When he left me for a taller, angrier guy, though, I discovered I couldn’t lose my new attitude as easily. Where people used to greet me with a cheery “Hello!,” now they were handing over their wallets just to save me the effort of having to ask. I invited a new man over for dinner, and he dawdled over the jambalaya. I shot him an angry glare. “I’m not a big fan of shrimp,” he said sheepishly, pushing the food around with his fork.

I set both fists on the table. “You’ll eat it and you’ll like it!” I barked.

He should have said he was allergic, I thought, as the ambulance drove him away.
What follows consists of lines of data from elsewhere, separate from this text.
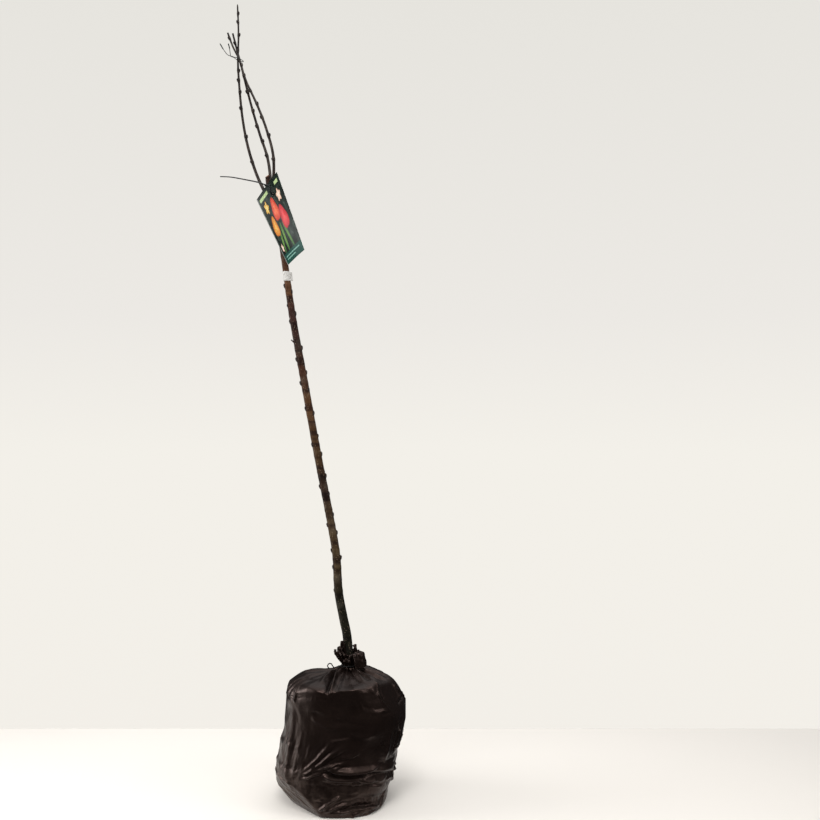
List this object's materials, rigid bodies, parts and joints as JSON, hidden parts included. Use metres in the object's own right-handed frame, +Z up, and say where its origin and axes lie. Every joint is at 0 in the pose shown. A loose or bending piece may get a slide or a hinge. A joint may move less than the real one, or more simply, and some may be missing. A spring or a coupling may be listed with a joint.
{
  "type": "sapling with root ball",
  "caption": "Leafless young fruit tree with a slim leaning trunk, whips tied together at the top, a hanging card and a film-wrapped root ball",
  "frame": {"origin": "middle of the root ball's flat underside, on the floor", "axes": "+Z up, the tree leans towards -X, and the face of the hanging card looks towards -X and -Y"},
  "size_m": [0.4482, 0.2602, 1.9161],
  "materials": {
    "film": "crinkled thin film, satin gloss",
    "cord": "thin twine",
    "bark": "smooth olive-brown bark",
    "young_bark": "smooth reddish-brown bark",
    "tape": "matt white tape",
    "card": "glossy printed card",
    "strap": "satin moulded strap",
    "wire": "plastic-coated wire"
  },
  "bodies": {
    "root": {"root_ball": "film", "bag_neck": "film", "neck_cord": "cord", "trunk": "bark", "bough_left": "young_bark", "bough_middle": "young_bark", "bough_right": "young_bark", "trunk_tape": "tape", "label_card": "card", "label_strap": "strap", "crown_tie": "wire"}
  },
  "joints": []
}
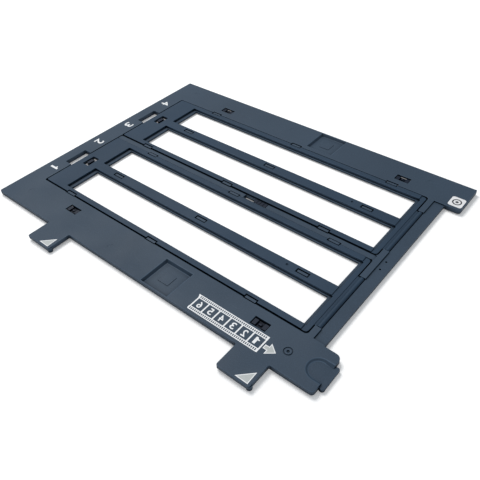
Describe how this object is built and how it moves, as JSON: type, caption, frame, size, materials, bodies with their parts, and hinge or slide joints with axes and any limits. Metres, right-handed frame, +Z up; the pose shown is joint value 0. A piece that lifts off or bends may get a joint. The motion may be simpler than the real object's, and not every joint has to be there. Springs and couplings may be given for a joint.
{
  "type": "film strip negative carrier",
  "caption": "Flat moulded carrier that holds strips of 35 mm film in long windows under hinged, latched covers, for a flatbed scanner.",
  "frame": {"origin": "centre of the footprint, on the surface the carrier stands on", "axes": "+X along the film strips towards the hinge side, +Y away from the two locating tabs, +Z up"},
  "size_m": [0.3026, 0.2406, 0.0046],
  "materials": {
    "frame_plastic": "fine moulded grain, dark blue-grey",
    "cover_plastic": "fine moulded grain, dark blue-grey",
    "clip_plastic": "smooth dark moulding",
    "pin_steel": "drawn steel wire",
    "white_print": "matt white print"
  },
  "bodies": {
    "frame": {"base_frame": "frame_plastic", "front_hinge_pin": "pin_steel", "rear_hinge_pin": "pin_steel", "corner_label": "white_print"},
    "front_cover": {"front_cover": "cover_plastic"},
    "rear_cover": {"rear_cover": "cover_plastic"},
    "front_latch": {"front_cover_latch": "clip_plastic"},
    "rear_latch": {"rear_cover_latch": "clip_plastic"},
    "front_left_foot": {"front_left_height_foot": "clip_plastic"},
    "front_right_foot": {"front_right_height_foot": "clip_plastic"},
    "rear_left_foot": {"rear_left_height_foot": "clip_plastic"},
    "rear_right_foot": {"rear_right_height_foot": "clip_plastic"},
    "middle_slider": {"middle_height_slider": "clip_plastic"}
  },
  "joints": [
    {"name": "front_cover_hinge", "type": "hinge", "parent": "frame", "child": "front_cover", "pos_m": [0.1257, -0.03655, 0.00275], "axis": [0, 1, 0], "range_deg": [0, 130]},
    {"name": "rear_cover_hinge", "type": "hinge", "parent": "frame", "child": "rear_cover", "pos_m": [0.1257, 0.04645, 0.00275], "axis": [0, 1, 0], "range_deg": [0, 130]},
    {"name": "front_latch_flex", "type": "hinge", "parent": "frame", "child": "front_latch", "pos_m": [-0.1205, -0.0315, 0.00205], "axis": [0, 1, 0], "range_deg": [0, 6], "stiffness_Nm_per_rad": 0.02},
    {"name": "rear_latch_flex", "type": "hinge", "parent": "frame", "child": "rear_latch", "pos_m": [-0.1205, 0.0515, 0.00205], "axis": [0, 1, 0], "range_deg": [0, 6], "stiffness_Nm_per_rad": 0.02},
    {"name": "front_left_foot_height", "type": "slide", "parent": "frame", "child": "front_left_foot", "axis": [0, 0, -1], "range_m": [0, 0.001]},
    {"name": "front_right_foot_height", "type": "slide", "parent": "frame", "child": "front_right_foot", "axis": [0, 0, -1], "range_m": [0, 0.001]},
    {"name": "rear_left_foot_height", "type": "slide", "parent": "frame", "child": "rear_left_foot", "axis": [0, 0, -1], "range_m": [0, 0.001]},
    {"name": "rear_right_foot_height", "type": "slide", "parent": "frame", "child": "rear_right_foot", "axis": [0, 0, -1], "range_m": [0, 0.001]},
    {"name": "middle_slider_travel", "type": "slide", "parent": "frame", "child": "middle_slider", "axis": [-1, 0, 0], "range_m": [0, 0.009]}
  ]
}
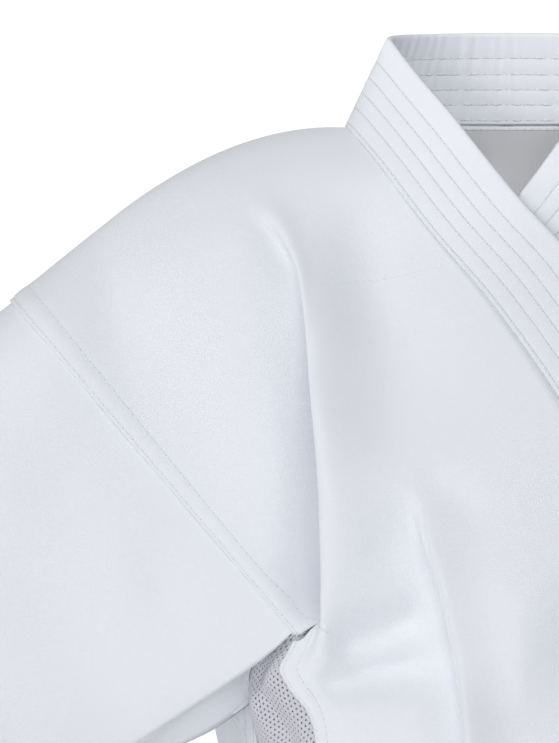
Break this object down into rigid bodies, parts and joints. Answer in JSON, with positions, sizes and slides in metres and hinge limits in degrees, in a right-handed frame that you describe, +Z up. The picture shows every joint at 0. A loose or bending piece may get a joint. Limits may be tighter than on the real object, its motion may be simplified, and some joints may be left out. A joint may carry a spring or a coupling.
{
  "type": "karate gi jacket",
  "caption": "Wrapped karate gi jacket worn open at the neck, with wide straight sleeves, a stitched lapel band, mesh side insets, hem vents and side ties.",
  "frame": {"origin": "midway between the two points where the shoulders meet the collar seam, where the wearer's shoulders hold the jacket", "axes": "+X to the viewer's right, the wearer's left; the jacket faces -Y; +Z up"},
  "size_m": [1.1684, 0.2687, 0.8036],
  "materials": {
    "cotton": "matt plain weave, faintly blue white",
    "mesh": "knitted net with even round holes",
    "band": "several layers of the same weave, stitched in rows",
    "label": "smooth woven satin, bare"
  },
  "bodies": {
    "root": {"body_right": "cotton", "body_left": "cotton", "sleeve_right": "cotton", "sleeve_left": "cotton", "mesh_right": "mesh", "mesh_left": "mesh", "collar_right": "band", "collar_left": "band", "size_label": "label", "tie_front": "band", "tie_side": "band", "tie_knot": "band", "tie_tail_a": "band", "tie_tail_b": "band"}
  },
  "joints": []
}
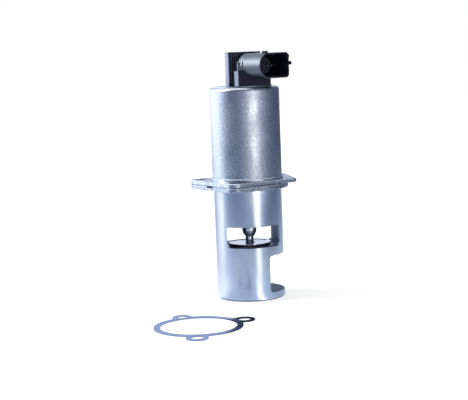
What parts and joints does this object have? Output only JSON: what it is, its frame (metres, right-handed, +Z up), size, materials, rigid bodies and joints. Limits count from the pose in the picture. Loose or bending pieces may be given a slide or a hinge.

In bed alone that night, I realized I’d been crazy to think all that perversion wouldn’t eventually pervert me. It always does. All those kinky things you do in the bedroom eventually show up in the rest of the house.

I holed up in my apartment, horrified at what I’d become. I cancelled all my appointments, had food delivered, and just sat there in the dark. In the wee hours of the morning, when the bars were closed and the streets were deserted, I’d take Snowflake for his long-awaited walk. And eventually I realized I’d forgotten. I’d built myself back up from the bottom, resumed my ordinary, non-intimidating self, and was safe to face daylight again.

I grabbed Snowflake’s leash and opened for the door. Seeing daylight for the first time in months, he shot through the crack. Horns honked and he was gone.

“GODDAMMIT!” I hollered at the top of my lungs. “YOU GET BACK HERE! YOU GET BACK HERE AND GET ON THIS LEASH!”

The mailman, the UPS guy, and a passing cab driver had a race to get to my feet. “Yes, sir!” one of them whimpered. “But first, could you tell us about your shoes?”

4 comments:

Anonymous said...

“Honey Bunches of Oats, you filthy cockroach!” is my new mantra. I'm putting it on next year's Christmas cards, and indeed may well arrange, before the day is out, to have it chiseled on my tombstone.

S said...

I don't know what's a funnier image: you acting like the Jolly Green Giant, or the guy being taken away in the ambulance after being allergic to dinner.

Darwin said...

Brilliant as always, and love the flashback to the foot fetish.

Alden said...

Should we just call you Cloverfield then?